Actually, 1080/50p and 1080/59.94p are great for shooting organic slow motion footage when later played back at whatever the final framerate is (i.e. 23.976p, 24.000p, 25p, or 29.97p). However, 1080/50p and 1080/59.94p are not generally distributable formats. What do I mean by that? Well:
- 1080/50p and 1080/59.94p are not distributable at their original progressive framerates via any of the standard worldwide over-the-air television broadcasting systems.
- 1080/50p and 1080/59.94p are not distributable at their original progressive framerates via the original Blu-ray video standard, which are the ones covered by most current Blu-ray players that are in users’ hands.
- 1080/50p and 1080/59.94p are not currently distributable at their original progressive framerates via YouTube, Vimeo, or Vimeo Pro.
- 1080/50p and 1080/59.94p are not currently distributable at their original progressive framerates via most of the multiple millions of tablets and smartphones that are currently in viewers’ hands.
- Unlike spatial resolution (which is partially determined by pixel count, and is easily scalable), temporal resolution (framerate) is not easily downscaled without drastically changing the look. If you downscale 59.94p-to–29.97p (or 50p-to–25p), the result is jarring, because the original relationship between framerate and shutter speed —which in combination determine the temporal look of the video— is destroyed (unless you carry out an elaborate frame-by-frame process in After Effects). Your clients won’t be happy that it looks so different on the small screen than on the big one. Consistency is vital!
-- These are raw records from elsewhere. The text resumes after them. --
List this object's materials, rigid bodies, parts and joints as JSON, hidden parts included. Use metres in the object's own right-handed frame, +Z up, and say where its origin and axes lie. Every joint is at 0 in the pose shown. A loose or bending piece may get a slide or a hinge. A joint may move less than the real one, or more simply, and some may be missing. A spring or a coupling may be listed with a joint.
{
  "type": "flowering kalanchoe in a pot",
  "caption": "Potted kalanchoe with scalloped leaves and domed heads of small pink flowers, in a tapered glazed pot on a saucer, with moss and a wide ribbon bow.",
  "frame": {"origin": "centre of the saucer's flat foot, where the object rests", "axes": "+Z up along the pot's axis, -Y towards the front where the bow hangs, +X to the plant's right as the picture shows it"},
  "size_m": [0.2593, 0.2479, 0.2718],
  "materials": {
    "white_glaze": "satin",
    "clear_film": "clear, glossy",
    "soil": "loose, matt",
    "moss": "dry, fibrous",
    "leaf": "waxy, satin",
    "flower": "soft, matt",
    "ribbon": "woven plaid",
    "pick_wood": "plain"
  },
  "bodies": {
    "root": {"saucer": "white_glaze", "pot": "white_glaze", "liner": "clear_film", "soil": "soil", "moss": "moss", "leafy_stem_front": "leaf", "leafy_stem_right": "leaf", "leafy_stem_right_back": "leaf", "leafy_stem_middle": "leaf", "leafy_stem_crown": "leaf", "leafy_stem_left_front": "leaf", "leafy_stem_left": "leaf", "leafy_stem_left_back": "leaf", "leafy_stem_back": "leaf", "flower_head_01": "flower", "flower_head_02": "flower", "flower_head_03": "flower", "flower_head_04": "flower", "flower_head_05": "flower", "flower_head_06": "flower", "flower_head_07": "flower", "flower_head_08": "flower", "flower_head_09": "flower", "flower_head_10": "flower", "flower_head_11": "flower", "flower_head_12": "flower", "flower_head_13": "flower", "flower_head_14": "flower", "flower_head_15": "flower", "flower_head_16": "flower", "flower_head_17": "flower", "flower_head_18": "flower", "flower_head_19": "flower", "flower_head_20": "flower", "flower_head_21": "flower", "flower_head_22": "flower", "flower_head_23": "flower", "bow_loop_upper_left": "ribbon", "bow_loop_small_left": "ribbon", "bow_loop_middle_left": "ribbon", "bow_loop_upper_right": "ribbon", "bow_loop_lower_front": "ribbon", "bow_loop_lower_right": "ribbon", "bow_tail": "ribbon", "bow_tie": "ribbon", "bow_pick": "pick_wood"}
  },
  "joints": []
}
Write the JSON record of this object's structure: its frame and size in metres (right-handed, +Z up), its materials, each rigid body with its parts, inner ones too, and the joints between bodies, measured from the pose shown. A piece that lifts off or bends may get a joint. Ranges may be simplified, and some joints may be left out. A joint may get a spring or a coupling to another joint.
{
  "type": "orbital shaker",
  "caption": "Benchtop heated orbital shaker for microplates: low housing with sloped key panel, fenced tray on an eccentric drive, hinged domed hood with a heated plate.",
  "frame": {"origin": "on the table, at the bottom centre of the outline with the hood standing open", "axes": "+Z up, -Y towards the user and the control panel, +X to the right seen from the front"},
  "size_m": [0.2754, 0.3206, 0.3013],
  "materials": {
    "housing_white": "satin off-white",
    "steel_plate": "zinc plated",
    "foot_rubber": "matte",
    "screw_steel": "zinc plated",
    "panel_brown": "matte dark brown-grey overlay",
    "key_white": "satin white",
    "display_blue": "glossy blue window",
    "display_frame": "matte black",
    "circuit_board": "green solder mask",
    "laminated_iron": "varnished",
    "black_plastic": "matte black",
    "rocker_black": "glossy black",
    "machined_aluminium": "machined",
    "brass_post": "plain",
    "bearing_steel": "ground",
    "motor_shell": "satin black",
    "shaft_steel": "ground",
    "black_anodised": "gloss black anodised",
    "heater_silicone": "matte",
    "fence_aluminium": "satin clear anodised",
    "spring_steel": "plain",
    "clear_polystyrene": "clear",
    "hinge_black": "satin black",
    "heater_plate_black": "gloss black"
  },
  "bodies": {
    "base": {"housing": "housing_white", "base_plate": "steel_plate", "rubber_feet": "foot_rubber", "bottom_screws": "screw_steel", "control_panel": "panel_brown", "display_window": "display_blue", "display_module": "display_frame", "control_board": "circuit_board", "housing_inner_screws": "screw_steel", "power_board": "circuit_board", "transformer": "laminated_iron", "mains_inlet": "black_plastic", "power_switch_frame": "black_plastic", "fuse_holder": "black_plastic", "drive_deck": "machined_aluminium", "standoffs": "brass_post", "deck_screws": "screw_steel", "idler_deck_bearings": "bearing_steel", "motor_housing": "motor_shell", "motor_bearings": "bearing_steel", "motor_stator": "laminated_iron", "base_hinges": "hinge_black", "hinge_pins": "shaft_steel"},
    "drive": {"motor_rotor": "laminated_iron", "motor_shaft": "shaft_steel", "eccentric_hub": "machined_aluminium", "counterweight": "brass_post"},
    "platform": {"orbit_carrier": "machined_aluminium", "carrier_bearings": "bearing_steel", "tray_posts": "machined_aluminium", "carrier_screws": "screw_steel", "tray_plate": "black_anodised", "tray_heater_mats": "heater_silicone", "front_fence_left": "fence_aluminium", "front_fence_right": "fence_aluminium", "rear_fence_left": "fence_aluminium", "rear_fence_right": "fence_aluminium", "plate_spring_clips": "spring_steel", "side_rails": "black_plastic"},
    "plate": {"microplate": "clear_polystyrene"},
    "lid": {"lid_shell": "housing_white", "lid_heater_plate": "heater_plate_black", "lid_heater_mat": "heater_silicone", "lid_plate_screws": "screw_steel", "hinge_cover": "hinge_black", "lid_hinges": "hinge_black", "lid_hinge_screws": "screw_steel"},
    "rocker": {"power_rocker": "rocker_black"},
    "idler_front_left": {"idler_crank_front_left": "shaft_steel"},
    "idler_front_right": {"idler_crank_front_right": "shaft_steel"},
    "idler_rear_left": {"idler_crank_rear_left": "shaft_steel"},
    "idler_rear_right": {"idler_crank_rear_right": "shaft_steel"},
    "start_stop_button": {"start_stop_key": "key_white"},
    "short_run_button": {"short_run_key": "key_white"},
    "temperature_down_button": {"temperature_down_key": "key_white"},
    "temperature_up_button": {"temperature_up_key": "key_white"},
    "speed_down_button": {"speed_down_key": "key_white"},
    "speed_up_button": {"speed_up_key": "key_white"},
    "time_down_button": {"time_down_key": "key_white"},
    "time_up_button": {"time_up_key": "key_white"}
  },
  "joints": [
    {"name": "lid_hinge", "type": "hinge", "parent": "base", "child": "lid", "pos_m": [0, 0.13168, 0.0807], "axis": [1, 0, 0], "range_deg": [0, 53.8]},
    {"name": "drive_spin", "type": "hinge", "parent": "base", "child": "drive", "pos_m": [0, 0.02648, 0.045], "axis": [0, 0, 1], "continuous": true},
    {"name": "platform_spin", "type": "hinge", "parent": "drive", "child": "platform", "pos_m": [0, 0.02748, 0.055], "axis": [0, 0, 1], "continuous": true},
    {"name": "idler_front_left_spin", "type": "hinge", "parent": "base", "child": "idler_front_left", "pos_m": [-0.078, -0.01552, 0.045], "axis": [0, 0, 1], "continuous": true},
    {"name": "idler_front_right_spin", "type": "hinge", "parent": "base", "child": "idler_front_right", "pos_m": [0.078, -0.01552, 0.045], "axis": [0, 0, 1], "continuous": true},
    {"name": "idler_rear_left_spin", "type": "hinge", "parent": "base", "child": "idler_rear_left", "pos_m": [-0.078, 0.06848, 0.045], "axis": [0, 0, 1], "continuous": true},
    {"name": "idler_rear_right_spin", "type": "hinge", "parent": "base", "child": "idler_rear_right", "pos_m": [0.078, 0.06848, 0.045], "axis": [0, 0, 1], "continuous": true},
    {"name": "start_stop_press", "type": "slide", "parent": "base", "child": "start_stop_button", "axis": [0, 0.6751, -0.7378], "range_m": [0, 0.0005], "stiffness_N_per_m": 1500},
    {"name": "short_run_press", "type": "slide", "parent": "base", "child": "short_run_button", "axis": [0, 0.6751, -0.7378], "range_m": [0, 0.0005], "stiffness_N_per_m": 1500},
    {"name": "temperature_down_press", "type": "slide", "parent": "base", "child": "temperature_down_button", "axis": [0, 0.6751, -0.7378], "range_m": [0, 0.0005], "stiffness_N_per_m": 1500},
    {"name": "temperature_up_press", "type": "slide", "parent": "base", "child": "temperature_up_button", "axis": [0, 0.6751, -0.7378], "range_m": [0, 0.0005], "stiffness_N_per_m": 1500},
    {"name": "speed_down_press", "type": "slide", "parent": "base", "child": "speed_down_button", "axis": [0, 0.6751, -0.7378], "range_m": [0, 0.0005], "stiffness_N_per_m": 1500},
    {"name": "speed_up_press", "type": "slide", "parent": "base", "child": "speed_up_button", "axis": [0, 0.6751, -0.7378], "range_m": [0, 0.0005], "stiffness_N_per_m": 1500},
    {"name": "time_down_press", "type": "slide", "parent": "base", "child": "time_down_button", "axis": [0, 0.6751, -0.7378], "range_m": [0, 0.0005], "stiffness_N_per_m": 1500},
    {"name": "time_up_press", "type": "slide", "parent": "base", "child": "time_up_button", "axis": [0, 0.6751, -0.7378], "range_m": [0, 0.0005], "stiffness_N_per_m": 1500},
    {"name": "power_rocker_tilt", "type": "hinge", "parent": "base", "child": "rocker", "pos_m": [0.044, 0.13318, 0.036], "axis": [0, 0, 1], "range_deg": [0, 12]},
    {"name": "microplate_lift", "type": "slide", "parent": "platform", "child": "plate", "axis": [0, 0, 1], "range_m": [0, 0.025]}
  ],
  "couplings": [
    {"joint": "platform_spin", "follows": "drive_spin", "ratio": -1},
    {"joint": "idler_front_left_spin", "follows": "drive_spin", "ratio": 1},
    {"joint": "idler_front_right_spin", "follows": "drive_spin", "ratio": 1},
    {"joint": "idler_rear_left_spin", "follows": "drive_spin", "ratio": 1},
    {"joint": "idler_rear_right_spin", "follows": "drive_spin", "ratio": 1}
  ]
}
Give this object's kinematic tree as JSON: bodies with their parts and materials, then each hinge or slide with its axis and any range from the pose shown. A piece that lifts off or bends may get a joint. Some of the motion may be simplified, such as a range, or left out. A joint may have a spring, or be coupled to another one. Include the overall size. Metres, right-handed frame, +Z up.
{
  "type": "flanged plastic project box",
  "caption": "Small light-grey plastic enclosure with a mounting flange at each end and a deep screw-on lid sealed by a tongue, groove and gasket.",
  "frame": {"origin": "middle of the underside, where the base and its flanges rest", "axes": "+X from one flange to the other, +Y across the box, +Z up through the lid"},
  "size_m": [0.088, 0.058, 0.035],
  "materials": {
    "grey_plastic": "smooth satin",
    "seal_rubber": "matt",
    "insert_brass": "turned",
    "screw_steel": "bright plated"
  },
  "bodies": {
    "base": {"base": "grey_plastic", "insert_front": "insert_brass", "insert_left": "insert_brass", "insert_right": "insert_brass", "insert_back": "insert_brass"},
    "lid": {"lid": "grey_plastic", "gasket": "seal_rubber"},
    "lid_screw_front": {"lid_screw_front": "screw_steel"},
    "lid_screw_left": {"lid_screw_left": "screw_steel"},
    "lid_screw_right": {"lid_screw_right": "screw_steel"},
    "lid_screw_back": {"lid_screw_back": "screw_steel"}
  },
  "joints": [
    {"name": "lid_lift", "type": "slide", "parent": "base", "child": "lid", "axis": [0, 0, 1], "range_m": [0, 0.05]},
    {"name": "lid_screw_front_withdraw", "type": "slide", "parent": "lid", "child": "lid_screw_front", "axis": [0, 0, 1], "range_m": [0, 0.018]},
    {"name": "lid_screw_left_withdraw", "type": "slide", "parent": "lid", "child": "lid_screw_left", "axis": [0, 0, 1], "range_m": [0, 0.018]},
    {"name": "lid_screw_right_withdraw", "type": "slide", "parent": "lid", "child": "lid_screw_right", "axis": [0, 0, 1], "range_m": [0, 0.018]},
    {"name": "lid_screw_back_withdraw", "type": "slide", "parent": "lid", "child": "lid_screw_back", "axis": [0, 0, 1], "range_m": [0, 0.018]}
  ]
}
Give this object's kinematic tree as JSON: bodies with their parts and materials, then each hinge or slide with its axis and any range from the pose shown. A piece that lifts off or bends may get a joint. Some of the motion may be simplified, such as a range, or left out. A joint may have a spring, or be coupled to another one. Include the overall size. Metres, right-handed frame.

What other purpose might 1080/50p and 1080/59.94p serve?
Beyond the slow-motion application mentioned above, 1080/50p and 1080/59.94p can also be useful for reframing during editing on a 720p project/timeline, for distribution as 720p. However, even 720p distribution at 50p or 59.94p is quite limited, since it is currently for over-the-air HDTV on networks like ABC, ESPN, Fox News, Fox Sports, NRK, VRT, and otherwise for Blu-ray distribution. On the web, Vimeo and Vimeo Pro will forcibly change your 50p or 59.94p into 25p or 29.97p by dropping every other frame while re-encoding, which (as stated above) will be jarring compared to the original, since original temporal look is destroyed.
To clarify my position:
I am not saying that it was bad for Panasonic to include 1080/50p and 1080/59.94p as an option for some users. I am saying that it was crazy not to include the most desirable 1080p framerates (29.97p, 25p, and optionally 23.976p), since they are the most distributable everywhere: over-the-air, on Blu-ray, on popular web video services like YouTube, Vimeo, and Vimeo Pro, and on virtually all modern tablets, smartphones, and iPod Touches.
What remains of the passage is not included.